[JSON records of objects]
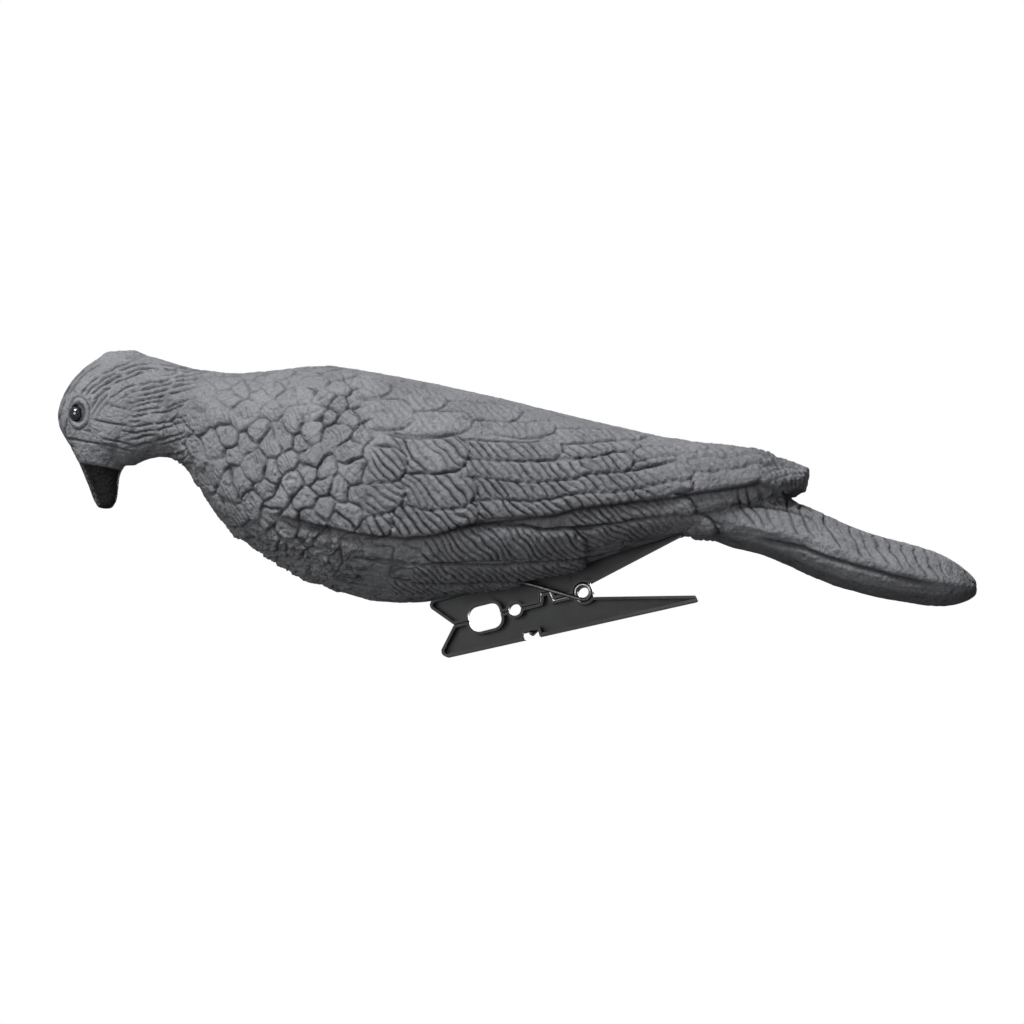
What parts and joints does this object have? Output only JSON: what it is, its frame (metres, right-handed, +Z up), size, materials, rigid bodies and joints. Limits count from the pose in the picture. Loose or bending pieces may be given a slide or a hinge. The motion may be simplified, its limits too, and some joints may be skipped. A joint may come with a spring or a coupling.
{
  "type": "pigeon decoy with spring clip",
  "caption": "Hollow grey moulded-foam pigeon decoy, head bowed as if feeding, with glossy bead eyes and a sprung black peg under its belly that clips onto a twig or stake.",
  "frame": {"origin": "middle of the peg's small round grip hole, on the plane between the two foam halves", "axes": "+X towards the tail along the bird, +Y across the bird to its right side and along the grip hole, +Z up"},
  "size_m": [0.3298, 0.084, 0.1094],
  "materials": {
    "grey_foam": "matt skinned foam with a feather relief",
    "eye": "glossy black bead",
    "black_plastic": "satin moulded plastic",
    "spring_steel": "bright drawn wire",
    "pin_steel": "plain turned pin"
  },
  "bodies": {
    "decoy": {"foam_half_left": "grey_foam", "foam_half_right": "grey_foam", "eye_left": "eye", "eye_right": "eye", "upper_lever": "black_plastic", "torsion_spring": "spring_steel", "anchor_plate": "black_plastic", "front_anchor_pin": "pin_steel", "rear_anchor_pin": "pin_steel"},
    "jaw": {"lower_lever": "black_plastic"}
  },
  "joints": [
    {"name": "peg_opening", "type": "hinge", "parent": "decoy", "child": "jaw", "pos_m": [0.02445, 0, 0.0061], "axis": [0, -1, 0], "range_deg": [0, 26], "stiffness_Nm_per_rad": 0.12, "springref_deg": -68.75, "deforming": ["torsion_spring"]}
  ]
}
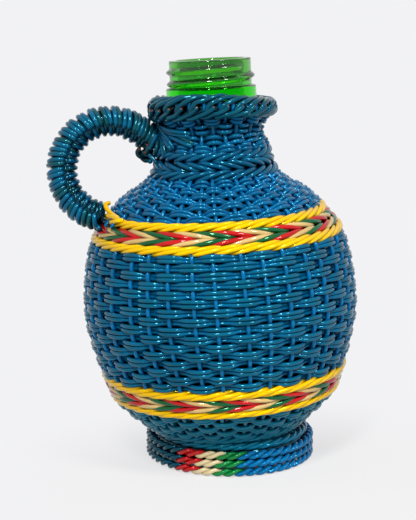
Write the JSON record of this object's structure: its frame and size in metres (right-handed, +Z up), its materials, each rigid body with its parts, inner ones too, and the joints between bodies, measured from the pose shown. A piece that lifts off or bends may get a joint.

# WHAT IS ASKED
Repeat the records above exactly, leaving none out.

# RESULT FOR THIS TASK
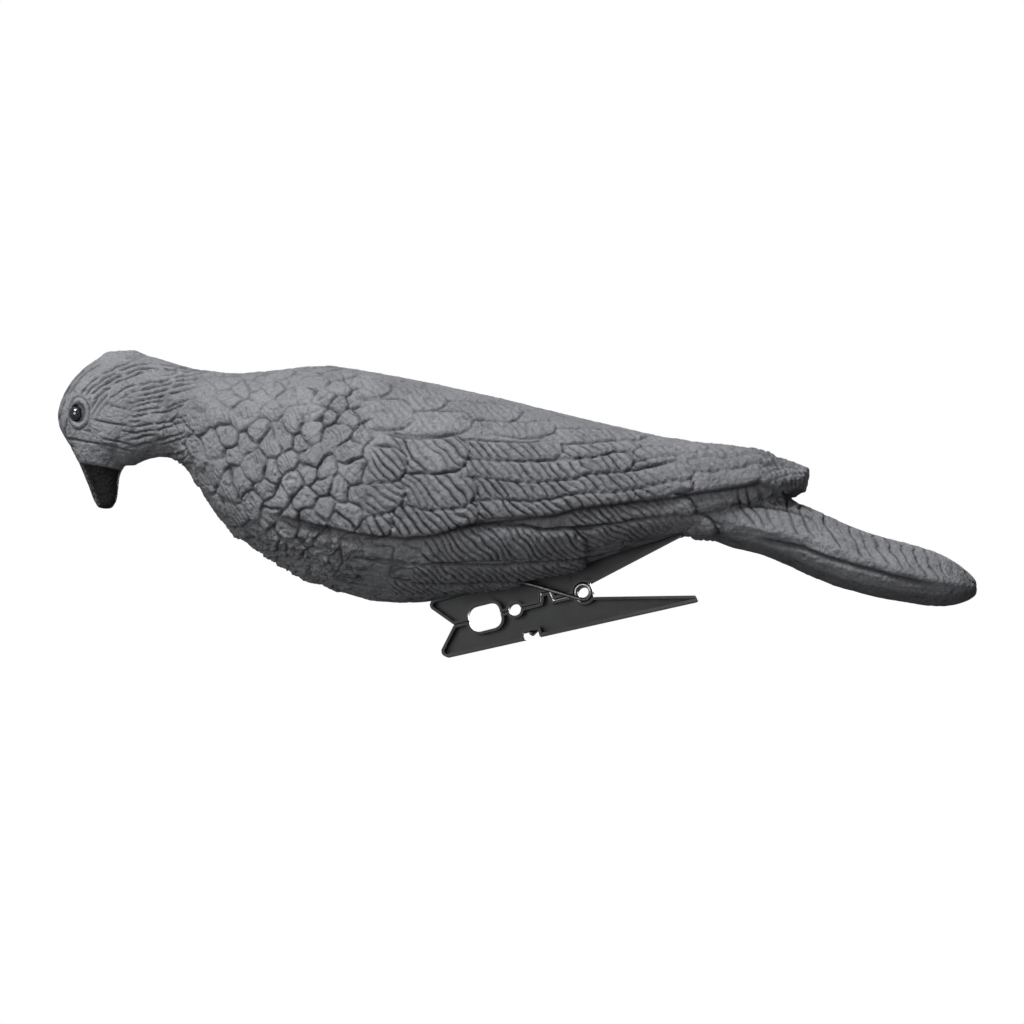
What parts and joints does this object have? Output only JSON: what it is, its frame (metres, right-handed, +Z up), size, materials, rigid bodies and joints. Limits count from the pose in the picture. Loose or bending pieces may be given a slide or a hinge. The motion may be simplified, its limits too, and some joints may be skipped. A joint may come with a spring or a coupling.
{
  "type": "pigeon decoy with spring clip",
  "caption": "Hollow grey moulded-foam pigeon decoy, head bowed as if feeding, with glossy bead eyes and a sprung black peg under its belly that clips onto a twig or stake.",
  "frame": {"origin": "middle of the peg's small round grip hole, on the plane between the two foam halves", "axes": "+X towards the tail along the bird, +Y across the bird to its right side and along the grip hole, +Z up"},
  "size_m": [0.3298, 0.084, 0.1094],
  "materials": {
    "grey_foam": "matt skinned foam with a feather relief",
    "eye": "glossy black bead",
    "black_plastic": "satin moulded plastic",
    "spring_steel": "bright drawn wire",
    "pin_steel": "plain turned pin"
  },
  "bodies": {
    "decoy": {"foam_half_left": "grey_foam", "foam_half_right": "grey_foam", "eye_left": "eye", "eye_right": "eye", "upper_lever": "black_plastic", "torsion_spring": "spring_steel", "anchor_plate": "black_plastic", "front_anchor_pin": "pin_steel", "rear_anchor_pin": "pin_steel"},
    "jaw": {"lower_lever": "black_plastic"}
  },
  "joints": [
    {"name": "peg_opening", "type": "hinge", "parent": "decoy", "child": "jaw", "pos_m": [0.02445, 0, 0.0061], "axis": [0, -1, 0], "range_deg": [0, 26], "stiffness_Nm_per_rad": 0.12, "springref_deg": -68.75, "deforming": ["torsion_spring"]}
  ]
}
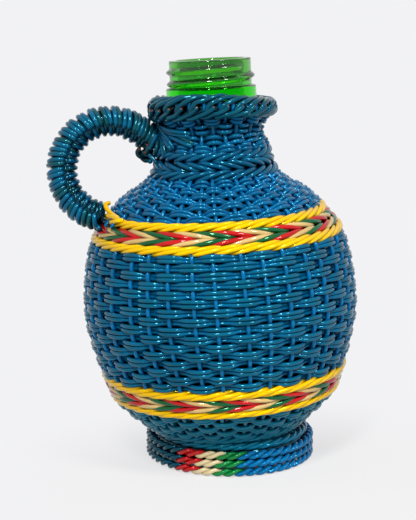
Write the JSON record of this object's structure: its frame and size in metres (right-handed, +Z up), its materials, each rigid body with its parts, inner ones too, and the joints between bodies, measured from the pose shown. A piece that lifts off or bends may get a joint.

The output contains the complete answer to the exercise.